In effect, the conditions of vulnerability in which these communities find themselves are due to the difficulty in accessing indispensable assets for their development. In addition, the indigenous population does not have access to the educational system in the same proportion as the rest of Argentine boys and girls and don’t have adequate ICTs. This situation is aggravated by high rates of food insecurity.
Through the project, as well as strengthening the management capacity of indigenous communities, through the installation of Local Management Committees, LGCs, for participation in the construction of public policies, the participating associations will consolidate learning communities to promote the right to comprehensive, intercultural bilingual education with a gender focus and will improve the food security of communities, enhancing traditional production systems based on local knowledge and biodiversity.
“The project responds mainly to the need to build public policies and address indigenous communities, which are effective. – Fabiana Menna says– The indigenous communities of Chaco, Salta and Formosa, and of all regions in general, live in conditions of high vulnerability, high food insecurity and lack of access to human rights in general. Many times, from the State, there are a whole series of programs and investments, but they encounter multiple barriers so that these investments can generate an endogenous development process.

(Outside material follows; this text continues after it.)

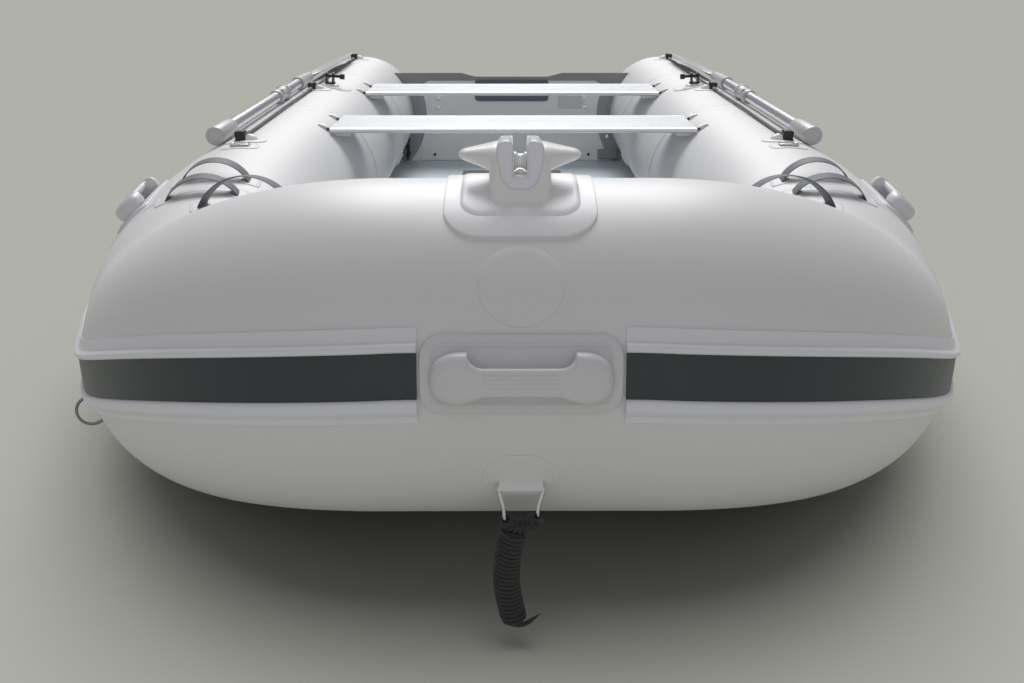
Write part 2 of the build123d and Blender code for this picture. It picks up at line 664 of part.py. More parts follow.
def oar_blade():
    socket = extrude(oar_line(SOCKET_AFT) * Circle(OAR_SOCKET_R), 240)
    socket = socket - extrude(oar_line(SOCKET_AFT) * Circle(SHAFT_R), OAR_TUCK)
    a = math.radians(OAR_ANGLE)
    out = Vector(math.cos(a), 0, math.sin(a))
    flat = Plane(origin=(OAR_X, aft(SOCKET_AFT), OAR_Z), x_dir=Vector(0, 1, 0).cross(out), z_dir=out)
    end = OAR_AFT + OAR_LONG - SOCKET_AFT
    half = BLADE_HALF
    right = [(12, 180), (half - 5, 420), (half, end - 30), (half - 30, end)]
    outline = make_face(Polyline(*right, *[(-x, y) for x, y in reversed(right)], close=True))
    return socket + extrude(flat * outline, BLADE_THICK / 2, both=True)


# ---------------------------------------------------------------- rings, tabs, valves
def ring(plane, wide, high, wire, drawn):
    """D-shaped ring of round wire: flat side up at the plane's origin, hanging along -y."""
    half, drop = (wide - wire) / 2, high - wire
    tight, round_end = half * 0.3, min(half, drop) * 0.97
    path = FilletPolyline((-half, 0), (half, 0), (half, -drop), (-half, -drop),
                          radius=[tight, tight, round_end, round_end], close=True)
    path = plane * path
    start = Plane(origin=path @ 0, z_dir=path % 0)
    return sweep(start * Circle(drawn / 2), path)


def bow_spot(angle, height):
    a = math.radians(angle)
    out = Vector(0, -math.cos(a), math.sin(a))
    return Vector(0, aft(0), BOW_Z) + out * (BOW_R + height), out


def tow_ring_tab():
    patch = bow_patch(48, -33, -14, SEAT, 3)
    spot, out = bow_spot(TOW_ANGLE, 3)
    block = Plane(origin=spot, x_dir=(1, 0, 0), z_dir=out) * Box(42, 26, 16)
    inside = extrude(Plane(origin=(-200, aft(0), BOW_Z), z_dir=(1, 0, 0)) * Circle(BOW_R + SEAT), 400)
    return patch + block - tow_ring(RING_WIRE + 2 * SEAT) - inside


def tow_ring(wire=RING_WIRE):
    hang, _ = bow_spot(TOW_ANGLE, 7)
    return ring(Plane(origin=hang, x_dir=(1, 0, 0), z_dir=(0, -1, 0)), TOW_RING_WIDE, TOW_RING_HIGH, RING_WIRE,
                wire)


SIDE_WIRE = 5.0
SIDE_RING_WIDE = 52.0
SIDE_RING_HIGH = 38.0
SIDE_RING_S = 660.0
SIDE_RING_ANGLE = -21.5
SIDE_PATCH_HALF = 32.0
SIDE_LOOP_HALF = 11.0
SIDE_BAR_HIGH = 6.5     # the ring's straight bar stands this far over the tube's skin


def side_ring(swing, wire=SIDE_WIRE):
    """Port ring with its bar running down the tube, swung from straight out (0) to aft (90 degrees)."""
    frame = section(SIDE_RING_S)
    a, turn = math.radians(SIDE_RING_ANGLE), math.radians(swing)
    out = frame.x_dir * math.cos(a) + frame.y_dir * math.sin(a)
    down = frame.x_dir * math.sin(a) - frame.y_dir * math.cos(a)
    reach = out * math.cos(turn) - frame.z_dir * math.sin(turn)
    bar = Plane(origin=on_tube(SIDE_RING_S, SIDE_RING_ANGLE, SIDE_BAR_HIGH), x_dir=down, z_dir=reach.cross(down))
    return ring(bar, SIDE_RING_WIDE, SIDE_RING_HIGH, SIDE_WIRE, wire)


def side_ring_tab(swing):
    s, a, patch_thick = SIDE_RING_S, SIDE_RING_ANGLE, 2.5
    stops = spread(s - SIDE_PATCH_HALF, s + SIDE_PATCH_HALF, SIDE_PATCH_HALF)
    patch = strip(stops, lambda _: (a - 5.5, a + 5.5), SEAT, patch_thick)
    over = spread(s - SIDE_LOOP_HALF, s + SIDE_LOOP_HALF, SIDE_LOOP_HALF)
    loop = strip(over, lambda _: (a - 3.5, a + 3.5), SEAT, SIDE_BAR_HIGH + SIDE_WIRE)
    return patch + loop - side_ring(swing, SIDE_WIRE + 2 * SEAT)


def top_ring_tab():
    place = side_plane(1000, 88, 0)
    return clear_of_tubes(extrude(place * RectangleRounded(46, 30, 6), 5))


def valve():
    place = side_plane(STRAIGHT_END - 570, 207, -4)
    return clear_of_tubes(extrude(place * Circle(33), 16))


# ---------------------------------------------------------------- free rope and strap
HANK_R = 16.5
HANK_BOTTOM = 38.0
TAIL_R = 3.0
TAIL_END = (30.0, 58.0)     # x and z of the rope's free end, beside the hank's foot


def painter_hank():
    """The wound rope, and the short tail that leaves it near its foot."""
    hang, _ = bow_spot(TOW_ANGLE, 7)
    y, top = hang.Y, hang.Z - TOW_RING_HIGH + RING_WIRE / 2 - SEAT
    foot = Vector(-9, y, HANK_BOTTOM)
    path = Spline((-7, y, top), (-19, y, (top + HANK_BOTTOM) / 2), foot, tangents=((0, 0, -1), (0.4, 0, -1)))
    start = Plane(origin=path @ 0, z_dir=path % 0)
    hank = sweep(start * Circle(HANK_R), path)
    root, tip = foot + Vector(0, 0, 2 * TAIL_R), Vector(TAIL_END[0], y, TAIL_END[1])
    tail = extrude(Plane(origin=root, z_dir=tip - root) * Circle(TAIL_R), (tip - root).length)
    return [hank, tail - hank]


def strap_bundle():
    wide, deep, high = 26, 20, 98
    lie = Pos(TUBE_R + 3 - wide / 2 - AXIS_X - 10, aft(TRANSOM_FOOT - 37), 95)
    return clear_of_tubes(lie * Box(wide, deep, high))


def main():
    os.makedirs("parts", exist_ok=True)
    port_tube, port_cone = side_tube(), stern_cone()
    write("bow_tube", bow_tube())
    write("side_tube_port", port_tube)
    write("side_tube_starboard", both(port_tube)[1])
    write("stern_cones", *both(port_cone))
    write("strake_bands", *both(strake_band()))
    write("strake_beads", *both(strake_bead(1)), *both(strake_bead(-1)))
    write("hull_bottom", *both(skin_panel()))
    write("keel_strip", keel_strip())
    write("floor_boards", *floor_boards())
    write("floor_joiners", *floor_joiners())
    write("floor_stringers", *both(floor_stringer()))
    write("transom", transom())
    write("transom_cap", transom_cap())
    write("clamp_pad_inner", clamp_pad(True))
    write("clamp_pad_outer", clamp_pad(False))
    write("transom_base_strip", transom_base_strip())
    write("transom_bolts", *transom_bolts())
    write("bench_front", bench(BENCH_AFT[0]))
    write("bench_rear", bench(BENCH_AFT[1]))
    write("bench_brackets", *[b for d in BENCH_AFT for b in both(bench_bracket(d))])
    write("cleat_apron", cleat_apron())
    write("bow_cleat", bow_cleat())
    write("fairlead_insert", fairlead_insert())
    write("roller_pin", roller_pin())
    write("bow_roller", bow_roller())
    write("bow_handle", bow_handle())
    handle = side_handle()
    write("side_handle_port", handle)
    write("side_handle_starboard", both(handle)[1])
    hoops = [hoop(*place) for place in HOOPS]
    write("webbing_hoops_port", *hoops)
    write("webbing_hoops_starboard", *[both(h)[1] for h in hoops])
    write("lifelines", *[solid for span in lifeline_spans() for solid in both(span)])
    write("lifeline_clips", *[solid for clip in lifeline_clips() for solid in both(clip)])
    write("oarlock_bases", *both(oarlock_base()))
    pieces = {"oarlock_pin": oarlock_pin(), "oar_shaft": oar_shaft(), "oar_grip": oar_grip(),
              "oar_collar": oar_collar(), "oar_blade": oar_blade()}
    for name, solid in pieces.items():
        write(f"{name}_port", solid)
        write(f"{name}_starboard", both(solid)[1])
    write("tow_ring_tab", tow_ring_tab())
    write("tow_ring", tow_ring())
    write("side_ring_tabs", side_ring_tab(80), both(side_ring_tab(0))[1])
    write("side_rings", side_ring(80), both(side_ring(0))[1])
    write("top_ring_tabs", *both(top_ring_tab()))
    write("valves", *both(valve()))
    write("painter_hank", *painter_hank())
    write("strap_bundle", strap_bundle())


main()
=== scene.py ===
"""Looks of the inflatable boat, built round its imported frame. Metres, +Z up, bow towards -Y, port on +X."""
import bpy
import bmesh
import math
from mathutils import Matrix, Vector, noise


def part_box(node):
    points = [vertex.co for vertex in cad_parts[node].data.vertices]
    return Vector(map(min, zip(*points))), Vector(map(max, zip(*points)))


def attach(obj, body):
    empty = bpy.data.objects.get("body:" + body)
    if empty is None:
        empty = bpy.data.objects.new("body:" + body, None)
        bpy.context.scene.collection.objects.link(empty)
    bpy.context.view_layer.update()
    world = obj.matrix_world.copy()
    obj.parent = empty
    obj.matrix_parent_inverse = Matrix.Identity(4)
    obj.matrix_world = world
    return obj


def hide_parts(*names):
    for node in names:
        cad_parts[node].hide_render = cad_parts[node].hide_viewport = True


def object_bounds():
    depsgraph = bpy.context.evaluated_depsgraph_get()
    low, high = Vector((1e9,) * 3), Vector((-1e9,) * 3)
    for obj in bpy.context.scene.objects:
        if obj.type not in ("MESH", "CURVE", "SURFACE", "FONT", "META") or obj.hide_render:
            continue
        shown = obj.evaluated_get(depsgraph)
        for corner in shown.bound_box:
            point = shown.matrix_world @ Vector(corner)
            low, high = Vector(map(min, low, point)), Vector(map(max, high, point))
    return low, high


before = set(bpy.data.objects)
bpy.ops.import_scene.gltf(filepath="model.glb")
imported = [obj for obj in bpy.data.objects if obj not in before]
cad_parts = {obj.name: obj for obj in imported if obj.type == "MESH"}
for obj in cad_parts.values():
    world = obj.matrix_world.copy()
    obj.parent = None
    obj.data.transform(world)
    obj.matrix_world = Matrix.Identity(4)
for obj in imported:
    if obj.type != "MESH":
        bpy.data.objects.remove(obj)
cad_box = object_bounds()

# ---- sizes shared with the CAD model
TUBE_R, BOW_R = 0.215, 0.2245
AXIS_X, AXIS_Z = 0.615, 0.215
BOW_LIFT, BOW_FLAT = 0.127, 0.174
BOW_PULL, SIDE_PULL, BOW_DEPTH = 0.215, 0.750, 1.050
LIFT_END = 0.735
STRAIGHT_END, CONE_LENGTH = 3.020, 0.260
CONE_TIP_R, CONE_TIP_RISE = 0.070, 0.040
CENTRE = (STRAIGHT_END + CONE_LENGTH - BOW_R - 0.037) / 2
BOW_Z = AXIS_Z + BOW_LIFT
CROWN = BOW_Z + BOW_R
DECK_TOP, TRANSOM_FOOT = 0.040, STRAIGHT_END - 0.208
RAKE = math.radians(13.0)
TRANSOM_TOP = 2 * TUBE_R - 0.054
TRANSOM_DIP = 0.014
BENCH_TOP, BENCH_DEEP, BENCH_HALF = 2 * TUBE_R - 0.028, 0.235, 0.4879
BENCHES = (("bench_front", 1.400), ("bench_rear", 2.125))
OAR_ANGLE, LOCK_AFT, LOCK_ANGLE, LINE_ANGLE = 69.3, 2.080, 94.5, 84.01
OAR_AFT, OAR_END, COLLAR_AFT, SOCKET_AFT = 1.070, 2.850, 1.790, 2.057
CLIPS = (1.075, 1.985, STRAIGHT_END - 0.100)
TOW_ANGLE = -26.0
PORT, BACK, UP = Vector((1, 0, 0)), Vector((0, 1, 0)), Vector((0, 0, 1))


def aft(distance):
    """Y of a place this far aft of the bow tube's axis."""
    return distance - CENTRE


# ---- the tubes' centre line
def corner_point(t):
    xs = (BOW_FLAT, BOW_FLAT + BOW_PULL, AXIS_X, AXIS_X)
    ys = (0.0, 0.0, BOW_DEPTH - SIDE_PULL, BOW_DEPTH)
    weights = ((1 - t) ** 3, 3 * t * (1 - t) ** 2, 3 * t * t * (1 - t), t ** 3)
    return (sum(w * x for w, x in zip(weights, xs)), sum(w * y for w, y in zip(weights, ys)))


CORNER = [corner_point(i / 600) for i in range(601)]
CORNER_ARC = [BOW_FLAT]
for before, after in zip(CORNER, CORNER[1:]):
    CORNER_ARC.append(CORNER_ARC[-1] + math.dist(before, after))
CORNER_END = CORNER_ARC[-1]


def plan(s):
    if s <= BOW_FLAT:
        return s, 0.0
    if s >= CORNER_END:
        return AXIS_X, BOW_DEPTH + s - CORNER_END
    low, high = 0, len(CORNER) - 1
    while high - low > 1:
        middle = (low + high) // 2
        low, high = (middle, high) if CORNER_ARC[middle] <= s else (low, middle)
    part = (s - CORNER_ARC[low]) / (CORNER_ARC[high] - CORNER_ARC[low])
    (x0, y0), (x1, y1) = CORNER[low], CORNER[high]
    return x0 + part * (x1 - x0), y0 + part * (y1 - y0)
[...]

So, from the NIYAT project we aim precisely that this policy is co-designed, designed jointly by the civil society, the communities themselves and the state. We believe that this is the only way for investments to be lasting, sustainable and inclusive”.
So, some of the key words of the project will be dialogue and inclusion, in an effort to understand the different perspectives of everyday communities and to empower communities to become leaders of their own futures.
“Many times – Fabiana Menna concludes – one of these barriers to building public policy together with the indigenous communities is the high level of fragmentation of the indigenous people of the Gran Chaco region, who are traditionally hunters and gatherers and what happens in their band structure. Unlike the Guaranis, the Kollas, the original Andean peoples, the hunters and gatherers of the Gran Chaco have never formed very large, very structured organizations, but have always been very flexible socially and politically, they were called by several authors as “the society without a State”. What happens in their structure is the extended family, which are groups of about fifty people. If today the community represents a sum of several of these extended families, so… Hence the great fragmentariness of the leadership and often the difficulty of having a single interlocutor. That is why it has been very important and significant for us to add, as you said before, the project of the cooperative of women artisans of the Gran Chaco, which is integrated by indigenous women of the Wichi, Qomle’ec and Pilagá people who will accompany us in all this process”.
*Although in Argentina the terms “native peoples” or “aborigines” are preferred, Slow Food has also decided to adopt the term “indigenous peoples”, which is internationally recognized as an instrument for the defense of peoples’ rights. In any case, it should not be forgotten that these terms are “exominoes”, that is, denominations given to the communities from the outside.